I’ve always found young audiences the most open-minded. And I’m really, really worried about them! Because kids are being buffeted with all types of propaganda in the guise of literature these days and I think it will be detrimental in the long run. My main message to young audiences is QUESTION EVERYTHING! Be your own devil’s advocate! Try to see the other side of the story! Don’t take anything for granted! Keep your mind open and collect all kinds of data, listen to those you disagree with–you will need to find a way to get along with them in the world too. Some people are write-offs. They’re not interested in getting along, but the vast majority of the people can be reasoned with! Listen to what motivates them. Find the common ground–there is always common ground!
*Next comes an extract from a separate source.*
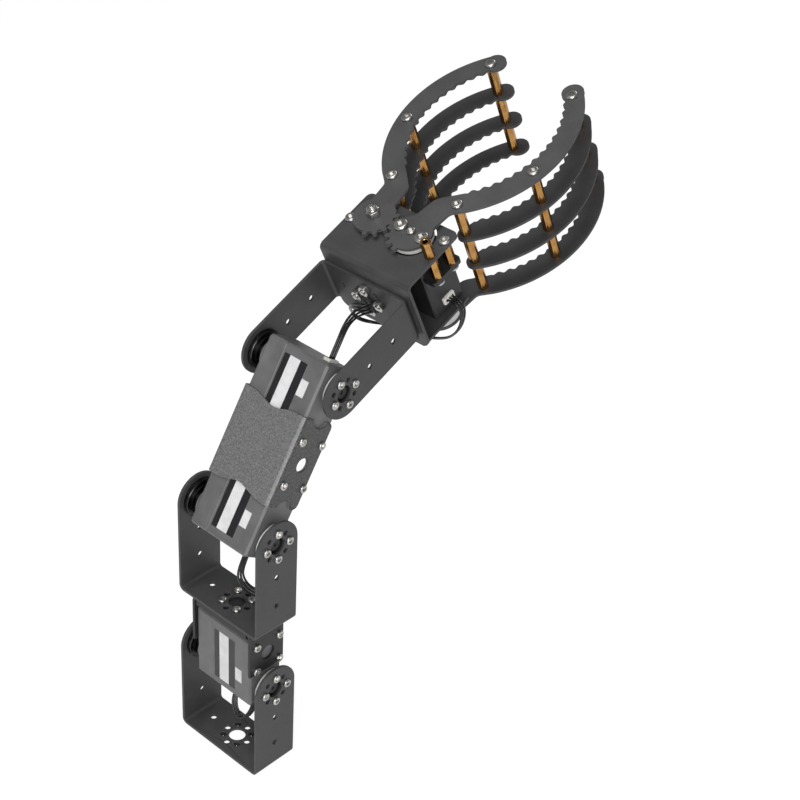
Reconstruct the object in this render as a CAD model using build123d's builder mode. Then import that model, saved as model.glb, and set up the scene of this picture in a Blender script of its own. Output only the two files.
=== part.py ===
"""Three-joint robot arm with a gripper claw, made of folded sheet brackets and four alike servos.

Millimetres. X runs along the shafts of the arm, +Z is up, and the origin is the centre of the
base bracket's underside. Each link has a frame at its joint axis, with its own X along the
shaft, its own Y across the thickness of the servo and its own Z along the reach of the link.
"""

import os
from math import acos, cos, degrees, radians, sin, tan

from build123d import *

os.makedirs("parts", exist_ok=True)

# Sheet metal
SHEET = 1.5
BEND = 3.0  # outside radius of a fold
TWIN_BEND = 2.5

# Servo case, measured from its shaft axis
CASE_LENGTH = 37.5  # along the shaft
CASE_THICKNESS = 20.0
CASE_NEAR = 9.8  # from the axis to the end with the plugs
CASE_FAR = 30.2
CASE_CHAMFER = 1.0
GEAR_CASE = 11.5  # length of the gear case, up to the seam
SEAM_GROOVE = 0.3
LABEL_RECESS = 0.3
LABEL_START = 0.9  # from the seam
LABEL_WIDTH = 14.4
LABEL_REACH = 29.8
LABEL_EDGE = 4.4  # from the near end
SIDE_SCREWS = (12.4, 27.0)  # from the axis
SIDE_SCREW_SPREAD = 14.5

# Discs at the two ends of each servo
OUTPUT_GAP = 8.1  # gear case to the outer face of the output disc
IDLER_GAP = 5.6
DISC_RADIUS = 10.0
DISC_THICKNESS = 2.6
DISC_STEP_RADIUS = 8.0
DISC_STEP = 1.2
OUTPUT_HUB_RADIUS = 6.0
IDLER_HUB_RADIUS = 5.5
BOSS_RADIUS = 8.6
BOSS_HEIGHT = 1.5
SHAFT_RADIUS = 2.9
SHAFT_IN_CASE = 9.0
IDLER_PIN_RADIUS = 4.0
FACE_GAP = 0.3  # between faces that turn past each other
RUNNING = 0.05  # radial clearance of shafts and pins
SNUG = 0.02

# U brackets, three alike
ARM_WIDTH = 25.0
AXIS_HEIGHT = 49.4  # shaft axis above the web's outside face
BOLT_CIRCLE = 7.0
BOLT_HOLE = 3.0
RING_HOLE = 2.6
CENTRE_HOLE = 8.4
ARM_HOLES = (15.1, 31.5)  # above the web's outside face
WEB_END_HOLES = 35.0

# Bracket that holds the first servo and carries the second U
MOUNT_HEIGHT = 36.85  # top face above the shoulder axis
MOUNT_LOW = 10.2
MOUNT_REAR = 10.0
MOUNT_LIP = 4.35
MOUNT_HOLE = 8.0
MOUNT_HOLE_REACH = 20.0

# Bracket that holds the second and third servo
LINK_LENGTH = 75.5  # elbow axis to wrist axis
TWIN_HEIGHT = 43.6
TWIN_REAR = 9.3
TWIN_WAVE = 3.0
TWIN_WAVE_WIDTH = 30.5
TWIN_NOTCH_RADIUS = 5.3
TWIN_NOTCH_DEPTH = 3.8
TWIN_CORNER = 3.0
TWIN_HOLE = 7.0

# Lean of the links in the rest pose, in degrees
MIDDLE_LEAN = 31.7
WRIST_LEAN = 64.3

# Flats that stand for round outlines which nothing turns on
DISC_SIDES = 48
HUB_SIDES = 24
CENTRE_SIDES = 20
HOLE_SIDES = 10

# Fasteners
HEAD_RADIUS = 2.3
HEAD_HEIGHT = 1.3
HEAD_SIDES = 8
PAN_RADIUS = 2.75
PAN_HEIGHT = 1.6
NUT_WIDTH = 5.5
NUT_HEIGHT = 2.4

# Finger plates, four to a finger, stacked on hexagon standoffs
DRIVE_SPACER = 4.3  # between the lower disc and the bottom finger plate
TOP_PLATE_FACE = -25.8  # upper face of the top finger plate, in the wrist frame
STANDOFF_WIDTH = 5.5
PIVOT_REACH = 74.4  # finger pivots beyond the wrist axis
GEAR_TEETH = 15
GEAR_MODULE = 1.56
PRESSURE_ANGLE = 20.0
GEAR_ROOT = 10.2
GEAR_TIP = 12.5
BACKLASH = 0.5  # degrees off each side of a tooth
DRIVE_AXIS = 11.85  # drive pivot, across the wrist frame
DRIVE_TEETH = (-84, -60, -36, -12, 12)
IDLER_TEETH = (-72, -48, -24, 0, 24)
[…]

And try to think of ways where everybody gets what they want–real win-win situations. I fear the rigidity in people’s attitudes that is happening these days.

17. What is something that you would like your readers to know about you?
I love to laugh! I know I must sound like I’m a very serious person, but I can also be a very silly person! I will crack up like a four year old if you tell me a good fart joke! And I don’t just read literature! I read EVERYTHING and ANYTHING! I like humor and I like things that make me think. And I’m always CURIOUS! I want to figure things out and even though I keep trying, I know I probably never will really really get things figured out, but isn’t it fun to try?

18. Most of your books have been illustrated by non-Muslim illustrators. How did you work with them and your editors to make sure that cultural depictions were accurate and sensitive?
Most of my illustrators were chosen by the publisher. I had very little say about them. One author I admire a great deal said it’s important to step back once you’ve written a picture book and allow the illustrator to do their part without interference. Picture books are collaborations! I liken them to a relay race where the story is the baton. The author runs the first lap with the baton, hands it over to the illustrator who does their lap and then the illustrator hands it over to the publisher to take it from there! I don’t tell the illustrator and publisher how to run their lap and they don’t tell me how to run mine. But together we can win the race. In terms of cultural depictions I always had the chance to give input to make sure things are accurate.

19. Reading in King for a Day, it seems the dynamic would be different if he were not in a wheelchair. Was it a deliberate choice to feature Malik using a wheelchair?  
Oh, absolutely it was a deliberate choice to feature Malik in a wheelchair! To me it’s the whole point of the book! Here’s this boy who is viewed as incapacitated in many ways, and yet he’s the BEST king! He’s got all the best qualities of any ruler! I talk about this in my book talk tutorial about this book here.

20. Many of your books feature familial relationships and a problem that needs to be solved. How do you choose a conflict and weave the story around it?
Often I just start writing and the story takes me there. So much of writing is an unconscious unplanned process, at least for me. I might have some general idea of the themes I’m trying to explore but for the most part, I just see where the characters take me. I’m sorry, I know that sounds weird but it really is the way it works. Whenever I try to ‘plan’ the journey too hard the story comes out forced and stilted.